═════ Information shown

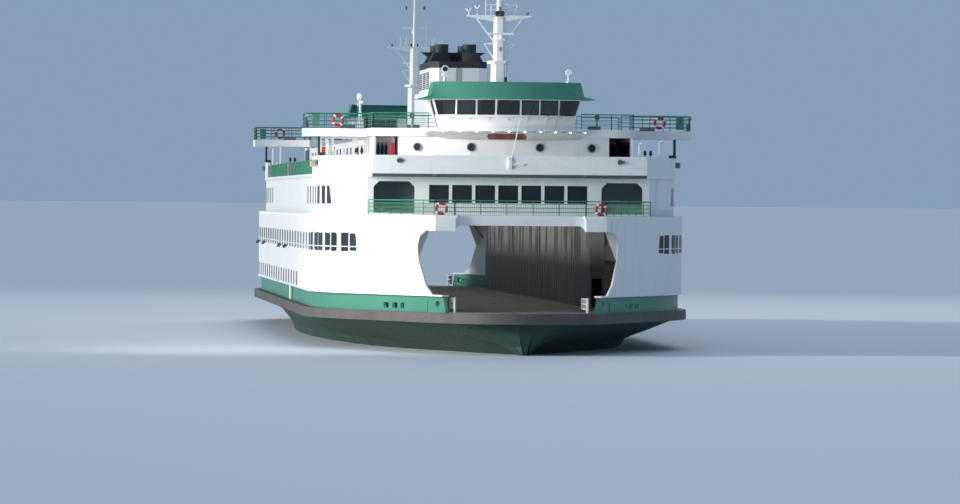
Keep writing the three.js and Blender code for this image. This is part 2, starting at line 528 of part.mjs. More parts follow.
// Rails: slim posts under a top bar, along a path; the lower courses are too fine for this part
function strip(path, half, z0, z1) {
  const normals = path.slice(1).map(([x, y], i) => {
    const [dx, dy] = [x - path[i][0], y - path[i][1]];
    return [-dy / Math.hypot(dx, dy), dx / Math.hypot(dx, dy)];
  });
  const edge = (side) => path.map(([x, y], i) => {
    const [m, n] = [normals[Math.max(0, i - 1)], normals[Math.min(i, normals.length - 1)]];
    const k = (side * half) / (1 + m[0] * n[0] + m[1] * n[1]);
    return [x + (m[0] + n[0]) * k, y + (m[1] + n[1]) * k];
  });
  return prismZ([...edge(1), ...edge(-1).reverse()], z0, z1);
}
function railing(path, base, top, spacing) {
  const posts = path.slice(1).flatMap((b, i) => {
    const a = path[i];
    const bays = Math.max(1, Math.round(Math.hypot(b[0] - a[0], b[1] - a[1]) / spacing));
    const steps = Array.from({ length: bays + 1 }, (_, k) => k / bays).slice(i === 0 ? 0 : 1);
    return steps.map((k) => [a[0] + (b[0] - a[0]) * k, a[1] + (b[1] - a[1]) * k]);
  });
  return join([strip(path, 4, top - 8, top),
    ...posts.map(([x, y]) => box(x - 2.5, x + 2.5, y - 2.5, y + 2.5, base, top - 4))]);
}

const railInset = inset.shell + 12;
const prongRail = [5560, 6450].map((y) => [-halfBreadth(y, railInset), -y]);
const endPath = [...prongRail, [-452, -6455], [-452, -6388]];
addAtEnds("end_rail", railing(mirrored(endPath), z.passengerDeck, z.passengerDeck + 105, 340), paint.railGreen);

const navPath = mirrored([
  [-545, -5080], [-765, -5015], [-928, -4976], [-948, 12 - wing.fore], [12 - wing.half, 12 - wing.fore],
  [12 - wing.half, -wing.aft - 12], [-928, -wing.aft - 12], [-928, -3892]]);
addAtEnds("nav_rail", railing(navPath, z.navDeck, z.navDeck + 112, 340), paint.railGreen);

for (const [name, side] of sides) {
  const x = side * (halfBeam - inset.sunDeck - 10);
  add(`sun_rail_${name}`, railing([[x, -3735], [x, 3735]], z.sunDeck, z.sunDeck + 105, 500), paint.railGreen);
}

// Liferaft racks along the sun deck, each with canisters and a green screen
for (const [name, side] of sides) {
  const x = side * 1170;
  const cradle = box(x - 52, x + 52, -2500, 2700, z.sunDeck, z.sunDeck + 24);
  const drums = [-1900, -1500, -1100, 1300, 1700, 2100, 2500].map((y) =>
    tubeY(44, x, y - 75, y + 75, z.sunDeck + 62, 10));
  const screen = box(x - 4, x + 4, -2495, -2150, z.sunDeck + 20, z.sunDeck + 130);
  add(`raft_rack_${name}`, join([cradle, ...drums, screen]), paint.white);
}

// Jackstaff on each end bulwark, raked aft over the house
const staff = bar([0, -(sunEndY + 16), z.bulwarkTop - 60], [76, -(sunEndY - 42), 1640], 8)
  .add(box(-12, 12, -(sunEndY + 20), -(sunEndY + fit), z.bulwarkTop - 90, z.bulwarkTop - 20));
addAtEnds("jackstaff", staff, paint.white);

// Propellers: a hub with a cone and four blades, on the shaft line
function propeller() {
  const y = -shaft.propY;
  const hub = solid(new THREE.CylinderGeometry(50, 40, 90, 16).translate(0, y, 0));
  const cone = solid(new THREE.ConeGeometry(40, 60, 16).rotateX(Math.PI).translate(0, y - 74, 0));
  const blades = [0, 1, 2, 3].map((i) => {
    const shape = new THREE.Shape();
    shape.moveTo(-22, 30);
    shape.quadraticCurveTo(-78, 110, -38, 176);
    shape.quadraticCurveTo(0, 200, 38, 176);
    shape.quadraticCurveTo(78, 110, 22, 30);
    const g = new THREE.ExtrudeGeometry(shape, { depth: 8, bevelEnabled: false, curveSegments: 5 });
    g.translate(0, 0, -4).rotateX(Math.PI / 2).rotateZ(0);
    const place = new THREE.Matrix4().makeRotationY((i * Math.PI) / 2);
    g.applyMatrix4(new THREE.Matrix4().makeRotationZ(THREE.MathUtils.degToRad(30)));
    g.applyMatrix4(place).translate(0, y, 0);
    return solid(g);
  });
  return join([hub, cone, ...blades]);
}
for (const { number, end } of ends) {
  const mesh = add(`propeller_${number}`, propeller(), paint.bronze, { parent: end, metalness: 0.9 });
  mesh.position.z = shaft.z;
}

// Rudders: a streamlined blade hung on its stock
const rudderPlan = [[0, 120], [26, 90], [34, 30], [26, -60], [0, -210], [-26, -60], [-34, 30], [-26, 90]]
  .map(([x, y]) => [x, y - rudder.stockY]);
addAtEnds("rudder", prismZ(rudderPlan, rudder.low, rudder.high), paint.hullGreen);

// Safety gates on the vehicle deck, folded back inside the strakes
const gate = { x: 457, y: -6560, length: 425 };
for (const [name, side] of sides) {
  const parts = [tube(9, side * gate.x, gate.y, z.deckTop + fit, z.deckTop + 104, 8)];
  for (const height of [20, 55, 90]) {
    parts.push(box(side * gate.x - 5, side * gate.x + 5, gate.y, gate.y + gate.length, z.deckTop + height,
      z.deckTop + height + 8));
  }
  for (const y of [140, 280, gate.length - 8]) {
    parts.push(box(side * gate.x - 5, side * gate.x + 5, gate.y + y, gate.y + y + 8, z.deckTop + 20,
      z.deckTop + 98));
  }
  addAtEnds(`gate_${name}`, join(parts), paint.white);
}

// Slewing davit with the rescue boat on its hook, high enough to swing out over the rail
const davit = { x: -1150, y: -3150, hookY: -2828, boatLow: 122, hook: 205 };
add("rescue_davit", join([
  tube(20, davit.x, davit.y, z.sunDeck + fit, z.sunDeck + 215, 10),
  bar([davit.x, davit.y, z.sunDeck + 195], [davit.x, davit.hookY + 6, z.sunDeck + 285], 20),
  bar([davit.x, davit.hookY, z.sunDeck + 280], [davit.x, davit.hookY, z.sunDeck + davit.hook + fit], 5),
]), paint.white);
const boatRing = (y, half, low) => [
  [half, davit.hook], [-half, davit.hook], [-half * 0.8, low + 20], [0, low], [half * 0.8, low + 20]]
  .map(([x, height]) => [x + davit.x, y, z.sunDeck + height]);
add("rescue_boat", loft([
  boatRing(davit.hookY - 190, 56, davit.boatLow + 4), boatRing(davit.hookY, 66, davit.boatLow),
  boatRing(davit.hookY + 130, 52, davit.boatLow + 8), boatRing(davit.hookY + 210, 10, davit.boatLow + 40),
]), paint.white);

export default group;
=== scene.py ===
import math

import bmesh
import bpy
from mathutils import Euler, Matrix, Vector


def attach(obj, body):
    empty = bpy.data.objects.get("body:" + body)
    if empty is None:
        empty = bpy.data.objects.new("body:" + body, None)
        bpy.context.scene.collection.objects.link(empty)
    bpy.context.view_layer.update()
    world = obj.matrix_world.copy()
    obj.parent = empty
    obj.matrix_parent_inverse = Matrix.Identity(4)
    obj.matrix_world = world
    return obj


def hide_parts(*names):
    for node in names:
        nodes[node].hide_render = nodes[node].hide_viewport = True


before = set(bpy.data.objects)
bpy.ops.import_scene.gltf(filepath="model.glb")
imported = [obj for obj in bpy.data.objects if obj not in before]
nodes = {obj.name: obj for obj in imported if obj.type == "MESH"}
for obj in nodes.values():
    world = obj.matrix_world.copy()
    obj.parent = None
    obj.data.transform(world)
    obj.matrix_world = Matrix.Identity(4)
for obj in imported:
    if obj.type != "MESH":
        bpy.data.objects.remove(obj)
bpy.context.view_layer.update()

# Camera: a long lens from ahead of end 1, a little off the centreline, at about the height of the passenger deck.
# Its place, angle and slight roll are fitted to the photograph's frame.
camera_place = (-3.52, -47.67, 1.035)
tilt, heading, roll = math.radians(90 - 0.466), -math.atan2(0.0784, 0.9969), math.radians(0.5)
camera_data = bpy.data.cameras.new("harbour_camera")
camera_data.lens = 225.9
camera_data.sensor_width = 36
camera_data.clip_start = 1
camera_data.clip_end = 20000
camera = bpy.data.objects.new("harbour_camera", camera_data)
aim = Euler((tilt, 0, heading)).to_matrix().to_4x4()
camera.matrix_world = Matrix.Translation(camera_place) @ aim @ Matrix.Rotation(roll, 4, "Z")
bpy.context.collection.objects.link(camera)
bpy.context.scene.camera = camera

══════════

What is needed |
Exact duplication is required for the lines above, from the line that contains "const boatRing = (y, half, low)" to the line that contains "bpy.data.objects.remove(obj)", inclusive; omit all others.

Expected output |
const boatRing = (y, half, low) => [
  [half, davit.hook], [-half, davit.hook], [-half * 0.8, low + 20], [0, low], [half * 0.8, low + 20]]
  .map(([x, height]) => [x + davit.x, y, z.sunDeck + height]);
add("rescue_boat", loft([
  boatRing(davit.hookY - 190, 56, davit.boatLow + 4), boatRing(davit.hookY, 66, davit.boatLow),
  boatRing(davit.hookY + 130, 52, davit.boatLow + 8), boatRing(davit.hookY + 210, 10, davit.boatLow + 40),
]), paint.white);

export default group;
=== scene.py ===
import math

import bmesh
import bpy
from mathutils import Euler, Matrix, Vector


def attach(obj, body):
    empty = bpy.data.objects.get("body:" + body)
    if empty is None:
        empty = bpy.data.objects.new("body:" + body, None)
        bpy.context.scene.collection.objects.link(empty)
    bpy.context.view_layer.update()
    world = obj.matrix_world.copy()
    obj.parent = empty
    obj.matrix_parent_inverse = Matrix.Identity(4)
    obj.matrix_world = world
    return obj


def hide_parts(*names):
    for node in names:
        nodes[node].hide_render = nodes[node].hide_viewport = True


before = set(bpy.data.objects)
bpy.ops.import_scene.gltf(filepath="model.glb")
imported = [obj for obj in bpy.data.objects if obj not in before]
nodes = {obj.name: obj for obj in imported if obj.type == "MESH"}
for obj in nodes.values():
    world = obj.matrix_world.copy()
    obj.parent = None
    obj.data.transform(world)
    obj.matrix_world = Matrix.Identity(4)
for obj in imported:
    if obj.type != "MESH":
        bpy.data.objects.remove(obj)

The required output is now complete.